Divergent messages for different parts of the Republican coalition can create intraparty conflict. In 2017, sympathy Trump expressed for white supremacist marchers in Charlottesville, Virginia, produced such a backlash that Schwarzman and other business leaders disbanded a White House advisory council.
Battling for endangered suburban seats, one GOP leader recently blasted longtime Iowa Rep. Steve King over his criticism of diversity and links to the far-right fringe.
“We must stand up against white supremacy and hate in all its forms,” declared House GOP campaign chair Steve Stivers.
Wall Street executives, despite the robust economy, have shifted their campaign giving. In 2014 midterm elections, 62 percent of securities and investment industry donations went to Republicans; this year, 53 percent have gone to Democrats, according to the money-in-politics website opensecrets.org.
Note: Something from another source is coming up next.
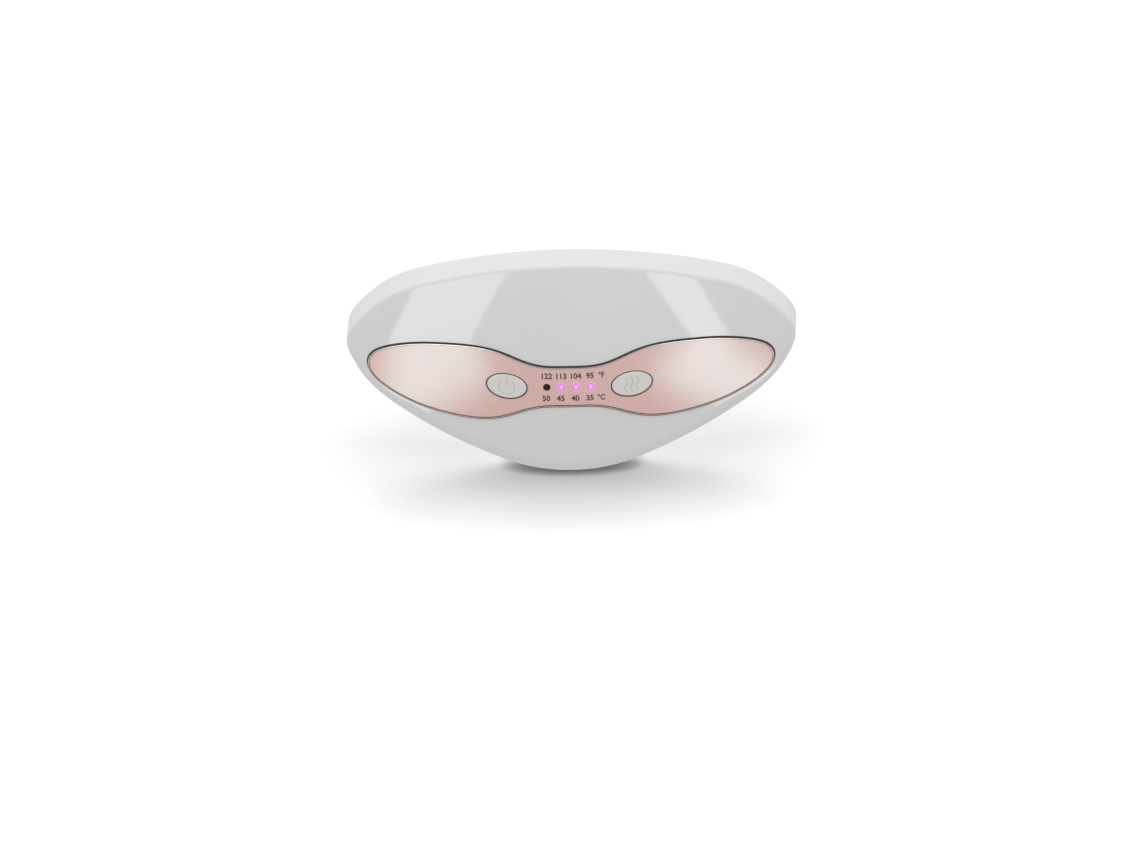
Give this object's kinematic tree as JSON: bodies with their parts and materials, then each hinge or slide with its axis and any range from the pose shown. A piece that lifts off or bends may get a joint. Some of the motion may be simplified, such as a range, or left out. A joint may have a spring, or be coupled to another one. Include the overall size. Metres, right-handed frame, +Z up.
{
  "type": "eye massager mask",
  "caption": "Heated vibrating eye massager mask: curved glossy housing, rose-gold control panel with two press buttons and indicator lights, soft face cushion.",
  "frame": {"origin": "on the centre plane, on the line of the two buttons, where the rear of the cushion meets the wearer's face", "axes": "+Z up as worn, -Y out of the glossy front, +Y towards the wearer, +X to the right as seen from the front"},
  "size_m": [0.196, 0.0734, 0.0954],
  "materials": {
    "white_gloss": "glossy moulded plastic",
    "white_matte": "fine satin moulding",
    "dark_chrome": "smoked mirror plating",
    "rose_gold": "satin metallised rose gold",
    "button_grey": "satin",
    "lens": "clear tinted light pipe",
    "led": "diffuse",
    "board_green": "solder mask",
    "black_plastic": "moulded",
    "steel": "plated",
    "brass": "machined",
    "battery_wrap": "shrink wrap",
    "heater_film": "polyimide film",
    "cushion_fabric": "soft knit over foam",
    "pad_fabric": "fine knit over foam",
    "cable_jacket": "flexible jacket"
  },
  "bodies": {
    "housing": {"front_shell": "white_gloss", "rear_shell": "white_matte", "left_strap_lug": "white_matte", "right_strap_lug": "white_matte", "panel_trim": "dark_chrome", "control_panel": "rose_gold", "power_bezel": "rose_gold", "heat_bezel": "rose_gold", "led_lens_1": "lens", "led_lens_2": "lens", "led_lens_3": "lens", "led_lens_4": "lens", "led_1": "led", "led_2": "led", "led_3": "led", "led_4": "led", "control_board": "board_green", "port_board": "board_green", "controller_chip": "black_plastic", "power_switch": "black_plastic", "heat_switch": "black_plastic", "battery_tray": "black_plastic", "left_motor_cradle": "black_plastic", "right_motor_cradle": "black_plastic", "left_thermistor": "black_plastic", "right_thermistor": "black_plastic", "housing_screw_1": "steel", "housing_screw_2": "steel", "housing_screw_3": "steel", "housing_screw_4": "steel", "housing_screw_5": "steel", "housing_screw_6": "steel", "board_screw_1": "steel", "board_screw_2": "steel", "charge_port": "steel", "left_motor": "steel", "right_motor": "steel", "battery_cell": "battery_wrap", "left_heater_film": "heater_film", "right_heater_film": "heater_film", "face_cushion": "cushion_fabric", "left_eye_pad": "pad_fabric", "right_eye_pad": "pad_fabric", "battery_cable": "cable_jacket", "port_cable": "cable_jacket", "left_motor_cable": "cable_jacket", "right_motor_cable": "cable_jacket", "left_heater_cable": "cable_jacket", "right_heater_cable": "cable_jacket"},
    "power_button": {"power_button": "button_grey", "power_switch_plunger": "black_plastic"},
    "heat_button": {"heat_button": "button_grey", "heat_switch_plunger": "black_plastic"},
    "left_weight": {"left_weight": "brass"},
    "right_weight": {"right_weight": "brass"}
  },
  "joints": [
    {"name": "power_button_press", "type": "slide", "parent": "housing", "child": "power_button", "axis": [0, 1, 0], "range_m": [0, 0.0006], "stiffness_N_per_m": 2500},
    {"name": "heat_button_press", "type": "slide", "parent": "housing", "child": "heat_button", "axis": [0, 1, 0], "range_m": [0, 0.0006], "stiffness_N_per_m": 2500},
    {"name": "left_motor_spin", "type": "hinge", "parent": "housing", "child": "left_weight", "pos_m": [-0.062, -0.007, 0.014], "axis": [0, 0, 1], "continuous": true},
    {"name": "right_motor_spin", "type": "hinge", "parent": "housing", "child": "right_weight", "pos_m": [0.062, -0.007, 0.014], "axis": [0, 0, 1], "continuous": true}
  ]
}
Yet other wealthy beneficiaries of Trump’s tax cut and deregulation policies keep financing Republican culture war messages. The insurance, retail, gambling, and oil and gas industries have all given a large majority of their donations to Republican campaigns in 2018.
Casino magnate Sheldon Adelson, whose company, Las Vegas Sands, reported a $670 million tax cut windfall in just the first quarter of the year, and his wife Miriam have given $50 million to the Ryan-linked Congressional Leadership Fund. Schwarzman gave $2.25 million in August, and another $1.5 million last month.